▶ Exercise description
The exercise asks for every line of the data to be reproduced exactly.

▶ Available data
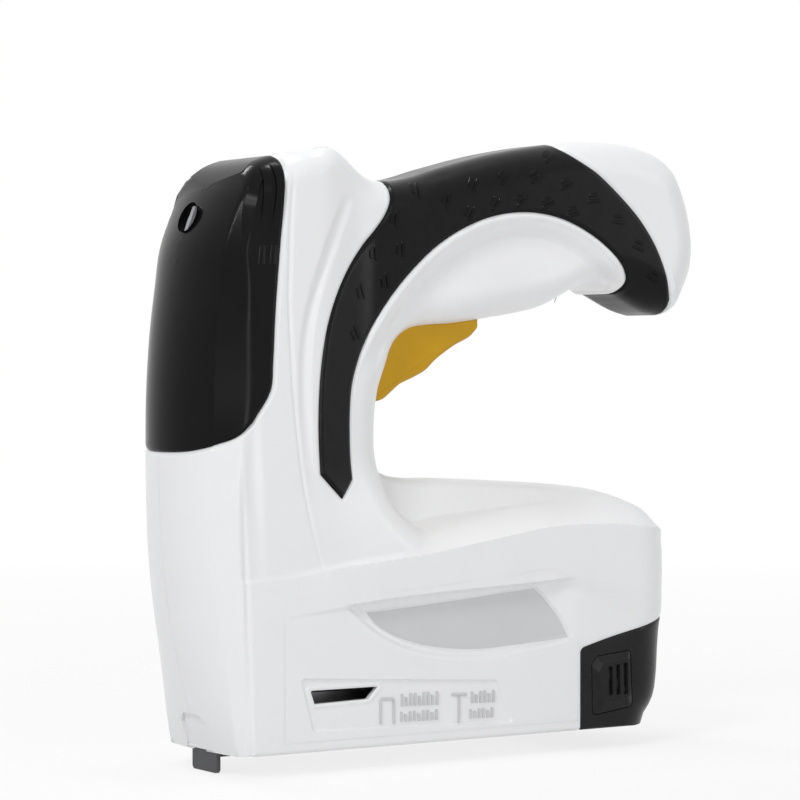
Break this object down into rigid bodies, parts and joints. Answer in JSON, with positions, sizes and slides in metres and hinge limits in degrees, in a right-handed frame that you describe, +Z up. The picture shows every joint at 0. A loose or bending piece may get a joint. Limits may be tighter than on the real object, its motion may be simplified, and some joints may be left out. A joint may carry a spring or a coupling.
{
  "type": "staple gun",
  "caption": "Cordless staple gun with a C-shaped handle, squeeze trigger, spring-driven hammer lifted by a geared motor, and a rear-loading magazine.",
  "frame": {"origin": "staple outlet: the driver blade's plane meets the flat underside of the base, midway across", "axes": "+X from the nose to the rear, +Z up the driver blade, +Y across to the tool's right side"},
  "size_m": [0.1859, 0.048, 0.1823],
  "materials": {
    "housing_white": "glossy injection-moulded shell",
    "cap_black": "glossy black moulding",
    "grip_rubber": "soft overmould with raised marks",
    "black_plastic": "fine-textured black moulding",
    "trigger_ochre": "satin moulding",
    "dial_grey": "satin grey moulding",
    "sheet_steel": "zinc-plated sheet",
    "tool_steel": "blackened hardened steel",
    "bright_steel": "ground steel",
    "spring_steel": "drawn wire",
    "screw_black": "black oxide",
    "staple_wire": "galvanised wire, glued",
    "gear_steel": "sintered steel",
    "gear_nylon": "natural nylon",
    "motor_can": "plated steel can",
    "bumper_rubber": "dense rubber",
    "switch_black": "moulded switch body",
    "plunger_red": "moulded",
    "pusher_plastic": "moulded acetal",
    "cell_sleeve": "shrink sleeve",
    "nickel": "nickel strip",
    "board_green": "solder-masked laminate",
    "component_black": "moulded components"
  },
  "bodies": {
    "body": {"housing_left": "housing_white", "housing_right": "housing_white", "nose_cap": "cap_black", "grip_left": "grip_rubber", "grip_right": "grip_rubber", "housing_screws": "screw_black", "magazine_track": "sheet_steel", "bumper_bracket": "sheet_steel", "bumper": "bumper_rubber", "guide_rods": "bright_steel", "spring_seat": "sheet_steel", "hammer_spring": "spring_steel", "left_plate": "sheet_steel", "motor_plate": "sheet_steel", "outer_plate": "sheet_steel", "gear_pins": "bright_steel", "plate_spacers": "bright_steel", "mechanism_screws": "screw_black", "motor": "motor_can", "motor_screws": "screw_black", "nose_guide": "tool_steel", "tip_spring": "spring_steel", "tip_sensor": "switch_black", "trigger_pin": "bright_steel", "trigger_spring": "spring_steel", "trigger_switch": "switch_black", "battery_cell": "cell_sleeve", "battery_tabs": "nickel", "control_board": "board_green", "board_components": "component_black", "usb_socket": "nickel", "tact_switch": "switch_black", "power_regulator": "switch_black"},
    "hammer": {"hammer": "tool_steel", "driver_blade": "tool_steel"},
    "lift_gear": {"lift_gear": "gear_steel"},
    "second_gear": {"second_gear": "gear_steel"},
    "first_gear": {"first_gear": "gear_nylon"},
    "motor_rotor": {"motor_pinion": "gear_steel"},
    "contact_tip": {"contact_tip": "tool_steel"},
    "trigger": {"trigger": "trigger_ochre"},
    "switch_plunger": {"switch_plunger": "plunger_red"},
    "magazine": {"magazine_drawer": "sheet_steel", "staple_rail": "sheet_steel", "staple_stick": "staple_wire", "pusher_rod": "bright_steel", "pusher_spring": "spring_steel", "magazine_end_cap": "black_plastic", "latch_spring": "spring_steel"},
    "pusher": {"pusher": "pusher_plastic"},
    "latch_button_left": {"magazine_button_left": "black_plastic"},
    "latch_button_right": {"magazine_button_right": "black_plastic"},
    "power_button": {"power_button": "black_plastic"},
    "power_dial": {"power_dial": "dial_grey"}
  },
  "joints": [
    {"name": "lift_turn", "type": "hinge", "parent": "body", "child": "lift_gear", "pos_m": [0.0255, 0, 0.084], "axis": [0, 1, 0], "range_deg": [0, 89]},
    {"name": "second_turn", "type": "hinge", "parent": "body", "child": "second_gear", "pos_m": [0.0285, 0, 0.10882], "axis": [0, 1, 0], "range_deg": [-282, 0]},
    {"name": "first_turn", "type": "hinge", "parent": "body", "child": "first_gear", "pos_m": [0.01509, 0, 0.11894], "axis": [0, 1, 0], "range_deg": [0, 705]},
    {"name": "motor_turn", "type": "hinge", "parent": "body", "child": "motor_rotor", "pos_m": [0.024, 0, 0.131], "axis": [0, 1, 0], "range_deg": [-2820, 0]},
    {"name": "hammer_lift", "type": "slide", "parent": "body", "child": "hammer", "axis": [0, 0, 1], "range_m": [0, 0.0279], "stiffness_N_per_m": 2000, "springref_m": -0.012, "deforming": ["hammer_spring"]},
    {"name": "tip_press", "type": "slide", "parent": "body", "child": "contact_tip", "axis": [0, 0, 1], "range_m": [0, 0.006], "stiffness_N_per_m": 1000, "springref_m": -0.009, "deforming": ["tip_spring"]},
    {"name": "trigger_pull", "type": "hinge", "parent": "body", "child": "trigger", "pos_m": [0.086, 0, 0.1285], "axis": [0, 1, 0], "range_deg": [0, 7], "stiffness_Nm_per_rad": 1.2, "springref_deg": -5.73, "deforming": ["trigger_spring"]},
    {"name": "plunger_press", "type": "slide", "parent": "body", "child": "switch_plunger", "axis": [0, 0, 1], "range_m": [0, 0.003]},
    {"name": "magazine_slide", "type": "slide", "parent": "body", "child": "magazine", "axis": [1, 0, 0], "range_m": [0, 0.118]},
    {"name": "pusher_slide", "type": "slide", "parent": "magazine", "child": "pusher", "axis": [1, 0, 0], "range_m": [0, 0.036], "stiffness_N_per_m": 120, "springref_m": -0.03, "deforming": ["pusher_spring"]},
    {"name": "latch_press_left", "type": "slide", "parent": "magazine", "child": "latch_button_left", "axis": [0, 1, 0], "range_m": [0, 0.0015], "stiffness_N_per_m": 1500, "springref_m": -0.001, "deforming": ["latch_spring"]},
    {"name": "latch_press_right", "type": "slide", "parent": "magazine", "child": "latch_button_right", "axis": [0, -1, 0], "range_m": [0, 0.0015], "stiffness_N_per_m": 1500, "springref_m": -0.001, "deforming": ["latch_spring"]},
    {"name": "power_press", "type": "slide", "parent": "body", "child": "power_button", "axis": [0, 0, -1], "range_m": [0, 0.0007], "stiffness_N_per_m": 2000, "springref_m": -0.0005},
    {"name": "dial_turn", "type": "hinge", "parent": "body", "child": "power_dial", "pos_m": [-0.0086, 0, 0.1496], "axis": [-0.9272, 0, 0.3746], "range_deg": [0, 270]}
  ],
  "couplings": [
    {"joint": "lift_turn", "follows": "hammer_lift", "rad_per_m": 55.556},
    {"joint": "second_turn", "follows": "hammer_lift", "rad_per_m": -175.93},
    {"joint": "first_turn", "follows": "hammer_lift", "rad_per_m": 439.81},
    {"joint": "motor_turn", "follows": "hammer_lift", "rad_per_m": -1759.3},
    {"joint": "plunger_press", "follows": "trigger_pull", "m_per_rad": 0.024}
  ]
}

▶ Answer to this exercise
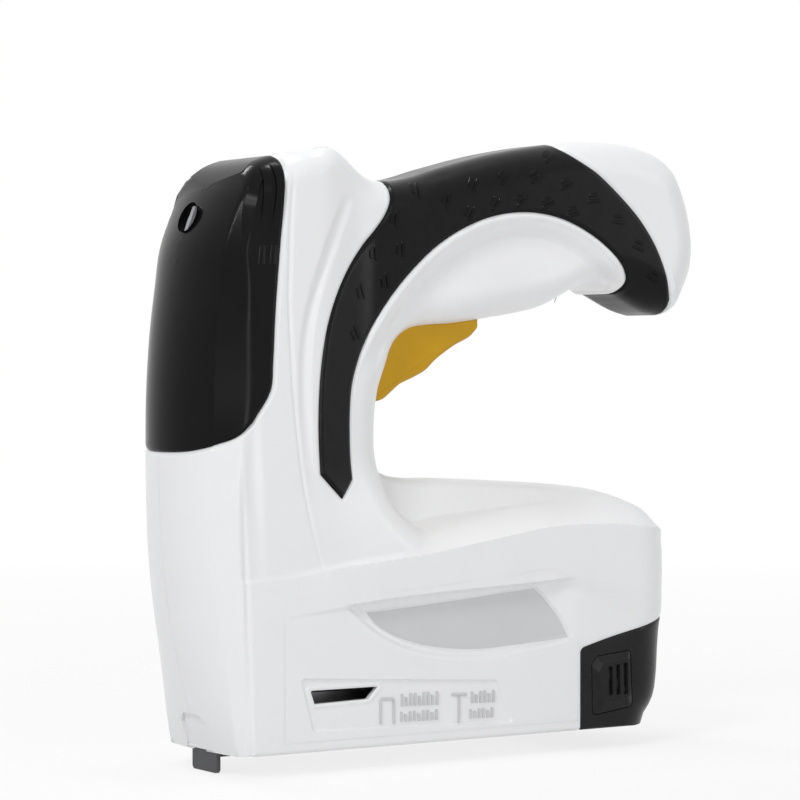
Break this object down into rigid bodies, parts and joints. Answer in JSON, with positions, sizes and slides in metres and hinge limits in degrees, in a right-handed frame that you describe, +Z up. The picture shows every joint at 0. A loose or bending piece may get a joint. Limits may be tighter than on the real object, its motion may be simplified, and some joints may be left out. A joint may carry a spring or a coupling.
{
  "type": "staple gun",
  "caption": "Cordless staple gun with a C-shaped handle, squeeze trigger, spring-driven hammer lifted by a geared motor, and a rear-loading magazine.",
  "frame": {"origin": "staple outlet: the driver blade's plane meets the flat underside of the base, midway across", "axes": "+X from the nose to the rear, +Z up the driver blade, +Y across to the tool's right side"},
  "size_m": [0.1859, 0.048, 0.1823],
  "materials": {
    "housing_white": "glossy injection-moulded shell",
    "cap_black": "glossy black moulding",
    "grip_rubber": "soft overmould with raised marks",
    "black_plastic": "fine-textured black moulding",
    "trigger_ochre": "satin moulding",
    "dial_grey": "satin grey moulding",
    "sheet_steel": "zinc-plated sheet",
    "tool_steel": "blackened hardened steel",
    "bright_steel": "ground steel",
    "spring_steel": "drawn wire",
    "screw_black": "black oxide",
    "staple_wire": "galvanised wire, glued",
    "gear_steel": "sintered steel",
    "gear_nylon": "natural nylon",
    "motor_can": "plated steel can",
    "bumper_rubber": "dense rubber",
    "switch_black": "moulded switch body",
    "plunger_red": "moulded",
    "pusher_plastic": "moulded acetal",
    "cell_sleeve": "shrink sleeve",
    "nickel": "nickel strip",
    "board_green": "solder-masked laminate",
    "component_black": "moulded components"
  },
  "bodies": {
    "body": {"housing_left": "housing_white", "housing_right": "housing_white", "nose_cap": "cap_black", "grip_left": "grip_rubber", "grip_right": "grip_rubber", "housing_screws": "screw_black", "magazine_track": "sheet_steel", "bumper_bracket": "sheet_steel", "bumper": "bumper_rubber", "guide_rods": "bright_steel", "spring_seat": "sheet_steel", "hammer_spring": "spring_steel", "left_plate": "sheet_steel", "motor_plate": "sheet_steel", "outer_plate": "sheet_steel", "gear_pins": "bright_steel", "plate_spacers": "bright_steel", "mechanism_screws": "screw_black", "motor": "motor_can", "motor_screws": "screw_black", "nose_guide": "tool_steel", "tip_spring": "spring_steel", "tip_sensor": "switch_black", "trigger_pin": "bright_steel", "trigger_spring": "spring_steel", "trigger_switch": "switch_black", "battery_cell": "cell_sleeve", "battery_tabs": "nickel", "control_board": "board_green", "board_components": "component_black", "usb_socket": "nickel", "tact_switch": "switch_black", "power_regulator": "switch_black"},
    "hammer": {"hammer": "tool_steel", "driver_blade": "tool_steel"},
    "lift_gear": {"lift_gear": "gear_steel"},
    "second_gear": {"second_gear": "gear_steel"},
    "first_gear": {"first_gear": "gear_nylon"},
    "motor_rotor": {"motor_pinion": "gear_steel"},
    "contact_tip": {"contact_tip": "tool_steel"},
    "trigger": {"trigger": "trigger_ochre"},
    "switch_plunger": {"switch_plunger": "plunger_red"},
    "magazine": {"magazine_drawer": "sheet_steel", "staple_rail": "sheet_steel", "staple_stick": "staple_wire", "pusher_rod": "bright_steel", "pusher_spring": "spring_steel", "magazine_end_cap": "black_plastic", "latch_spring": "spring_steel"},
    "pusher": {"pusher": "pusher_plastic"},
    "latch_button_left": {"magazine_button_left": "black_plastic"},
    "latch_button_right": {"magazine_button_right": "black_plastic"},
    "power_button": {"power_button": "black_plastic"},
    "power_dial": {"power_dial": "dial_grey"}
  },
  "joints": [
    {"name": "lift_turn", "type": "hinge", "parent": "body", "child": "lift_gear", "pos_m": [0.0255, 0, 0.084], "axis": [0, 1, 0], "range_deg": [0, 89]},
    {"name": "second_turn", "type": "hinge", "parent": "body", "child": "second_gear", "pos_m": [0.0285, 0, 0.10882], "axis": [0, 1, 0], "range_deg": [-282, 0]},
    {"name": "first_turn", "type": "hinge", "parent": "body", "child": "first_gear", "pos_m": [0.01509, 0, 0.11894], "axis": [0, 1, 0], "range_deg": [0, 705]},
    {"name": "motor_turn", "type": "hinge", "parent": "body", "child": "motor_rotor", "pos_m": [0.024, 0, 0.131], "axis": [0, 1, 0], "range_deg": [-2820, 0]},
    {"name": "hammer_lift", "type": "slide", "parent": "body", "child": "hammer", "axis": [0, 0, 1], "range_m": [0, 0.0279], "stiffness_N_per_m": 2000, "springref_m": -0.012, "deforming": ["hammer_spring"]},
    {"name": "tip_press", "type": "slide", "parent": "body", "child": "contact_tip", "axis": [0, 0, 1], "range_m": [0, 0.006], "stiffness_N_per_m": 1000, "springref_m": -0.009, "deforming": ["tip_spring"]},
    {"name": "trigger_pull", "type": "hinge", "parent": "body", "child": "trigger", "pos_m": [0.086, 0, 0.1285], "axis": [0, 1, 0], "range_deg": [0, 7], "stiffness_Nm_per_rad": 1.2, "springref_deg": -5.73, "deforming": ["trigger_spring"]},
    {"name": "plunger_press", "type": "slide", "parent": "body", "child": "switch_plunger", "axis": [0, 0, 1], "range_m": [0, 0.003]},
    {"name": "magazine_slide", "type": "slide", "parent": "body", "child": "magazine", "axis": [1, 0, 0], "range_m": [0, 0.118]},
    {"name": "pusher_slide", "type": "slide", "parent": "magazine", "child": "pusher", "axis": [1, 0, 0], "range_m": [0, 0.036], "stiffness_N_per_m": 120, "springref_m": -0.03, "deforming": ["pusher_spring"]},
    {"name": "latch_press_left", "type": "slide", "parent": "magazine", "child": "latch_button_left", "axis": [0, 1, 0], "range_m": [0, 0.0015], "stiffness_N_per_m": 1500, "springref_m": -0.001, "deforming": ["latch_spring"]},
    {"name": "latch_press_right", "type": "slide", "parent": "magazine", "child": "latch_button_right", "axis": [0, -1, 0], "range_m": [0, 0.0015], "stiffness_N_per_m": 1500, "springref_m": -0.001, "deforming": ["latch_spring"]},
    {"name": "power_press", "type": "slide", "parent": "body", "child": "power_button", "axis": [0, 0, -1], "range_m": [0, 0.0007], "stiffness_N_per_m": 2000, "springref_m": -0.0005},
    {"name": "dial_turn", "type": "hinge", "parent": "body", "child": "power_dial", "pos_m": [-0.0086, 0, 0.1496], "axis": [-0.9272, 0, 0.3746], "range_deg": [0, 270]}
  ],
  "couplings": [
    {"joint": "lift_turn", "follows": "hammer_lift", "rad_per_m": 55.556},
    {"joint": "second_turn", "follows": "hammer_lift", "rad_per_m": -175.93},
    {"joint": "first_turn", "follows": "hammer_lift", "rad_per_m": 439.81},
    {"joint": "motor_turn", "follows": "hammer_lift", "rad_per_m": -1759.3},
    {"joint": "plunger_press", "follows": "trigger_pull", "m_per_rad": 0.024}
  ]
}